You are browsing a read-only backup copy of Wikitech. The primary site can be found at wikitech.wikimedia.org
Incidents/2022-05-01 etcd
document status: draft
Summary
Incident ID | 2022-05-01 etcd | Start | 04:48 |
---|---|---|---|
Task | T307382 | End | 06:38 |
People paged | 15 | Responder count | 2 |
Coordinators | dzahn, cwhite | Affected metrics/SLOs | etcd main cluster |
Impact | conftool-data could not be synced between data centers, puppet-merge showed sync errors, wikitech (labweb) hosts showed failed systemd timers |
The TLS certificate for etcd.eqiad.wmnet expired. nginx servers on conf* machines use this certificate. conftool-data could not be synced between conf hosts anymore. puppet-merge showed sync errors. labweb (wikitech) hosts alerted because of failed timers/jobs. We got paged due to monitoring of "Etcd replication lag". We had to renew the certificate but it wasn't a simple renew because additionally some certificates had already converted to a new way or creating and managing them while others had not. Both main data centers were in different states. Only eqiad was affected. After figuring this out eventually we created a new certificate for etcd.eqiad using cergen, copied the private key and certs in place and reconfigured servers in eqiad to use it. After this all alerts recovered.
Documentation:
- https://grafana.wikimedia.org/d/Ku6V7QYGz/etcd3?orgId=1&from=1651361014023&to=1651428319517
- https://logstash.wikimedia.org/goto/1e1994e64e8c23ef570fb19f562bf08b
Actionables
Create a list of action items that will help prevent this from happening again as much as possible. Link to or create a Phabricator task for every step.

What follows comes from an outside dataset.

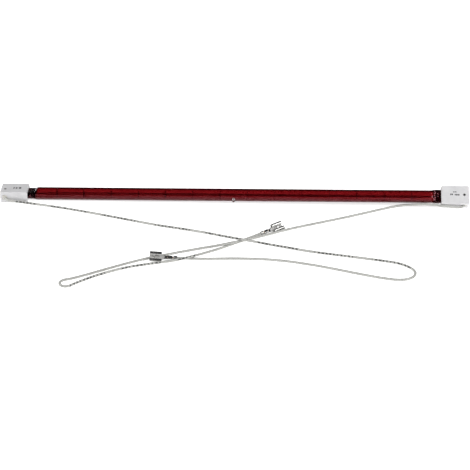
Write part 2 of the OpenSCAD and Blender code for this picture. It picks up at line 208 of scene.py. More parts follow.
def tip_spot(above: float, share: float) -> Point:
    """Place on the exhaust tip, at an angle above its axis and at a share of its length."""
    s = SIZES
    aim = math.pi + s.tip_drop - above
    reach = s.tube_r + share * s.tip_length
    return tuple(s.at_rest() @ Vector((0.0, reach * math.cos(aim), reach * math.sin(aim))))


def vent_mouth(side: Side) -> Point:
    """Middle of the vent's mouth in a cap's wide face."""
    s = SIZES
    across = s.vent_side_left if side is Side.LEFT else s.vent_side_right
    return tuple(s.at_end(side) @ Vector((s.cap_out - s.port_inset, across, s.cap_thickness / 2)))


def lengths_along(points: Array, power: float = 1.0) -> Array:
    """Sum of the steps up to each point of a line, each step to a power."""
    return np.concatenate([[0.0], np.cumsum(np.linalg.norm(np.diff(points, axis=0), axis=1) ** power)])


def ease(share: float) -> float:
    """A step from 0 to 1 with level ends, for a share from 0 to 1."""
    clamped = min(max(share, 0.0), 1.0)
    return (1 - math.cos(math.pi * clamped)) / 2


class Graph:
    """Short ways to fill one node tree."""

    def __init__(self, tree: Tree) -> None:
        """Keeps the tree that is filled."""
        self.tree = tree

    def feed(self, socket: Socket, value: Any) -> None:
        """Gives an input a value, a colour without alpha, or the socket that feeds it."""
        if isinstance(value, Socket):
            self.tree.links.new(value, socket)
        else:
            socket.default_value = (*value, 1.0) if socket.type == "RGBA" else value

    def add(self, kind: str, inputs: dict[Any, Any] | None = None, **values: Any) -> bpy.types.Node:
        """Adds a node.

        Args:
            kind: The node's type name.
            inputs: For each input's name or number, a value or the socket that feeds it.
            **values: Properties of the node itself.

        Returns:
            The new node.
        """
        node = self.tree.nodes.new(kind)
        for name, value in values.items():
            setattr(node, name, value)
        for key, value in (inputs or {}).items():
            self.feed(node.inputs[key], value)
        return node

    def first(self, kind: str, inputs: dict[Any, Any] | None = None, **values: Any) -> Socket:
        """Adds a node and returns its first output."""
        return self.add(kind, inputs, **values).outputs[0]

    def math(self, operation: str, *values: Any) -> Socket:
        """Result of a Math node over values or sockets."""
        return self.first("ShaderNodeMath", dict(enumerate(values)), operation=operation)

    def plus(self, one: Any, other: Any) -> Socket:
        """Sum of two values."""
        return self.math("ADD", one, other)

    def minus(self, one: Any, other: Any) -> Socket:
        """The first value less the second."""
        return self.math("SUBTRACT", one, other)

    def times(self, one: Any, other: Any) -> Socket:
        """Product of two values."""
        return self.math("MULTIPLY", one, other)

    def vector(self, operation: str, one: Any, other: Any) -> Outputs:
        """Outputs of a Vector Math node over two vectors."""
        return self.add("ShaderNodeVectorMath", {0: one, 1: other}, operation=operation).outputs

    def blend(self, share: Any, low: Any, high: Any) -> Socket:
        """Value between low and high at a share."""
        return self.first("ShaderNodeMix", {0: share, 2: low, 3: high})

    def mix(self, share: Any, low: Any, high: Any) -> Socket:
        """Colour between low and high at a share."""
        return self.add("ShaderNodeMix", {0: share, 6: low, 7: high}, data_type="RGBA").outputs[2]

    def span(self, value: Any, low: float, high: float, to_low: Any = 0.0, to_high: Any = 1.0) -> Socket:
        """A value mapped from one range to another and held inside it."""
        inputs = {0: value, 1: low, 2: high, 3: to_low, 4: to_high}
        return self.first("ShaderNodeMapRange", inputs)

    def noise(self, vector: Any, scale: Any, detail: float) -> Socket:
        """Value of a noise texture."""
        inputs = {"Vector": vector, "Scale": scale, "Detail": detail}
        return self.first("ShaderNodeTexNoise", inputs)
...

- T307382 (Modernize etcd tlsproxy certificate management)
- T307383 (Certificate expiration monitoring)
- https://gerrit.wikimedia.org/r/q/topic:etcd-certs (5 Gerrit changes)
TODO: Add the #Sustainability (Incident Followup) and the #SRE-OnFIRE (Pending Review & Scorecard) Phabricator tag to these tasks.
Scorecard
Question | Score | Notes | |
---|---|---|---|
People | Were the people responding to this incident sufficiently different than the previous five incidents? (score 1 for yes, 0 for no) | 1 | probably? do we actually go through the last 5 incidents? Which list to use? |
Were the people who responded prepared enough to respond effectively (score 1 for yes, 0 for no) | 1 | combined knowledge of both responders did it | |
Were more than 5 people paged? (score 0 for yes, 1 for no) | 1 | 15 paged, 2 responded | |
Were pages routed to the correct sub-team(s)? (score 1 for yes, 0 for no) | 0 | Are any pages routed to subteams yet? | |
Were pages routed to online (business hours) engineers? (score 1 for yes, 0 if people were paged after business hours) | 0 | weekend and late | |
Process | Was the incident status section actively updated during the incident? (score 1 for yes, 0 for no) | 0 | no public impact that would have made it useful |
Was the public status page updated? (score 1 for yes, 0 for no) | 0 | no public impact that would have made it useful | |
Is there a phabricator task for the incident? (score 1 for yes, 0 for no) | 1 | https://phabricator.wikimedia.org/T302153 was reused, as well as follow-up task https://phabricator.wikimedia.org/T307382 | |
Are the documented action items assigned? (score 1 for yes, 0 for no) | 1 | ||
Is this a repeat of an earlier incident (score 0 for yes, 1 for no) | 0 | unsure though, maybe but before we made reports for them | |
Tooling | Was there, before the incident occurred, open tasks that would prevent this incident / make mitigation easier if implemented? (score 0 for yes, 1 for no) | 0 | could have had one to migrate eqiad certs to cergen |
Were the people responding able to communicate effectively during the incident with the existing tooling? (score 1 for yes, 0 or no) | 1 | IRC | |
Did existing monitoring notify the initial responders? (score 1 for yes, 0 for no) | 1 | Yes, but only when cert was already expired. Should have had alerting before that. | |
Were all engineering tools required available and in service? (score 1 for yes, 0 for no) | 1 | ||
Was there a runbook for all known issues present? (score 1 for yes, 0 for no) | 0 | ||
Total score | 8 |